Change out the top of Égoïste completely and make it sweeter, darker, rounder with a bit of smokey birch. Add lavender to the heart to make it feel more masculine than rose and coriander alone could manage, then make the base mildly boozier with bourbon vanilla in place of the standard variety in Égoïste, pairing rosewood with sandalwood in the base, toning down the ambrette seed, and letting the sandalwood do the talking, giving the whole composition more of an oriental feel. For everyone not versed in how Égoïste smells, Bois Noir feels sort of how you might expect a high-quality masculine woody oriental to feel today if you’re dealing with a house that uses a mix of naturals and good synthetics. You get an opening of sweet mandarin and birch smoke that quickly sinks into a lavender/rose heart, sort of dandy in tone but not quite so dandy as say Guerlain Habit Rouge (1965), spiced with a dose of coriander and then smoothed out by a healthy amount of plush creamy sandalwood. Rosewood and ambrette seed join to make the woody oriental aroma deeper and muskier, while bourbon vanilla adds almost a boozy sweet tone that rounds the sandalwood. Bois Noir is pretty unisex to me, but the pendulum does swing a little closer to the male side of the spectrum than Égoïste. Wear time is 8 hours and sillage is close to skin after 1 hour like Égoïste, with the best time to wear Bois Noir being in evenings or fall due to it’s warm romantic character. It isn’t a fair comparison to put Bois Noir up against current Égoïste either, if only because it had real sandalwood and rosewood in place of the compound Polge erected to replace them when natural supplies were poached to near-extinction. If you compare the wrong vintage of Égoïste to Bois Noir, you may mistake the latter as some holy grail it really isn’t. I’ve smelled mid-90’s batches of Égoïste before such a compound had been perfected, and the other more-standard sandalwood replacements being used in Égoïste get the effusive qualities of sandalwood down pat, but are much drier to the nose. The creaminess Égoïste is known for didn’t return until much more recently, but even then, nothing will ever smell deeply of real sandalwood nor closest to Bois Noir as the earliest versions of Égoïste also containing it.

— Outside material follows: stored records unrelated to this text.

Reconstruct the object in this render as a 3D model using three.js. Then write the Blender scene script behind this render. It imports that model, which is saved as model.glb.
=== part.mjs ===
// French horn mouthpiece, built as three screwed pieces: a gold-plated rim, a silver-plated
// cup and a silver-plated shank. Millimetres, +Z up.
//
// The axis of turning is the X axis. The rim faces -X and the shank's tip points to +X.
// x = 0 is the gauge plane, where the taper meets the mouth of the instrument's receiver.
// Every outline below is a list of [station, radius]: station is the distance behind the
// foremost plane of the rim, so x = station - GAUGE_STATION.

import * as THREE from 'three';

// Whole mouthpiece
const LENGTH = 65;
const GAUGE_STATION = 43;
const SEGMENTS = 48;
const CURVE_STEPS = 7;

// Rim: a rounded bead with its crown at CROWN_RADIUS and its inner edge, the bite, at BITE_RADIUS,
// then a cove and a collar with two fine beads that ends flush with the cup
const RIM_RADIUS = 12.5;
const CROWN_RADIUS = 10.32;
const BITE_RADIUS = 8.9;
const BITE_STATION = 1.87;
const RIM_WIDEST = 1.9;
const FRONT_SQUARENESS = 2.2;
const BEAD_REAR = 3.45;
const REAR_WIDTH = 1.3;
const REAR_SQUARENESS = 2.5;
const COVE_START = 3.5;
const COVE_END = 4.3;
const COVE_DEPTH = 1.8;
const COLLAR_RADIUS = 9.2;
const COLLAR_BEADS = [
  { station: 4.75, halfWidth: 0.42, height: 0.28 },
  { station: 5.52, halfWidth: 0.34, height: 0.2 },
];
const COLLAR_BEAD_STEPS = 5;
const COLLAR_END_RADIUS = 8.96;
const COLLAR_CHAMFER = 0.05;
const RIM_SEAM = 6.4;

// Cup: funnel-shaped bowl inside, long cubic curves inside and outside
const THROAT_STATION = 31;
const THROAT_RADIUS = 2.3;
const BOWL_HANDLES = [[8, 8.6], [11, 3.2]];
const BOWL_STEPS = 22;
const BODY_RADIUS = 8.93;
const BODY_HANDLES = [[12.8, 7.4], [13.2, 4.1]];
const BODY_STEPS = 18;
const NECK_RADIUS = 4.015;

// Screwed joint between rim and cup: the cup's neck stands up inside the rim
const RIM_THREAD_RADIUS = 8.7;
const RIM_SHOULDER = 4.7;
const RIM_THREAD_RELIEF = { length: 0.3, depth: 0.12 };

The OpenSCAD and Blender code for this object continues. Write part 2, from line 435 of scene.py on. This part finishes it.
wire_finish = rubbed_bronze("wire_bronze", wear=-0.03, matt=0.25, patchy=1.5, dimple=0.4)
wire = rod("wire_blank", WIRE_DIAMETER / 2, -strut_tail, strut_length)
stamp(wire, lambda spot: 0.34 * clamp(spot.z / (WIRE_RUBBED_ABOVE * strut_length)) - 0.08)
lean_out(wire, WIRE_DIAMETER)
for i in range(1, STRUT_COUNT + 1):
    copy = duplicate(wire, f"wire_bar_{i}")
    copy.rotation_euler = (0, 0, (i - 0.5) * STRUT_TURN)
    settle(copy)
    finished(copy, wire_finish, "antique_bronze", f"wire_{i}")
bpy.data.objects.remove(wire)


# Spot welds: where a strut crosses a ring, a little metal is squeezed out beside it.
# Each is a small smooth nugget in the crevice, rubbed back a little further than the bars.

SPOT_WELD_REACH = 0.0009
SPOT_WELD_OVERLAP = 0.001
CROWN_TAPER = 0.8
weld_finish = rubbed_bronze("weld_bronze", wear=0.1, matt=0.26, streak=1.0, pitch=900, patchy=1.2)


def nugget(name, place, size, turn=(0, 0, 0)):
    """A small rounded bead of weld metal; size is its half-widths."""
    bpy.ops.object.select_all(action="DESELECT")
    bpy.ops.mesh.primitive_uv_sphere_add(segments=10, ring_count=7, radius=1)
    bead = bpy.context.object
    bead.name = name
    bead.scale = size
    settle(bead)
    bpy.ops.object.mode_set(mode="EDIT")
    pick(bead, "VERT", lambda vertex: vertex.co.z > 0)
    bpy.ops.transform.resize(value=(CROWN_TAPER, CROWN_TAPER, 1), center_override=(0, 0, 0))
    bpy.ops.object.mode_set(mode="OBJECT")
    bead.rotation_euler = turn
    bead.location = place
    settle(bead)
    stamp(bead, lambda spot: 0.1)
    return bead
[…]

This is one area where I’ll concede to sometimes hyperbolic and solipsistic vintage purists who try to gatekeep what is or isn’t “proper Égoïste”, since to understand how close Bois Noir and Égoïste really were early on, you’ll have to smell deep vintage examples of the latter or really over-spray the modern and let it dry to build up layers of Polge’s admirable but thinner synth sandalwood compound. After having done either of these, you’ll reach the conclusion I have that Bois Noir was aptly named, and is just a darker, matte-finish and marginally “manlier” version of what became Égoïste; a fragrance that feels less lively in the top and heart and less unique until shedding such trappings in its revision. Removing the smoke and moving the rosewood to the top, using a brighter tangerine in place of mandarin, and focusing on the rose and coriander without lavender or faint booziness adding obligatory masculinity makes Égoïste blur gender lines, but also makes it more ostentatious as its name suggests it should be, while still living up to the Chanel promise of discrete elegance with the soft way it dries down (something Antaeus arguably failed to do). Sadly, the 1990’s wasn’t really the best time for a scent like Bois Noir or Égoïste, and after “fresh” fougères became the new vogue for men, Polge was forced to semi-replace his pet project after all, issuing a flanker called Platinum Égoïste (1993) which is a more-conventional scent that ended being more like the pillar in the long run. Once the internet connected enthusiasts, and discussion was sparked about Bois Noir being a sort of “alpha build” for the cult-status Égoïste, it’s legend grew (as did it’s price), and here we are. I’m glad I got to smell this, because it brings some closure and debunks some of the claims surrounding it. Bois Noir was a woody oriental for men that didn’t fully commit to it’s own concept, hiding behind the “darkness” of legacy masculine perfume notes in the process. Égoïste is the same scent freed from those shackles, and while perhaps more challenging to some, is also a tad more memorable for it. Thumbs up.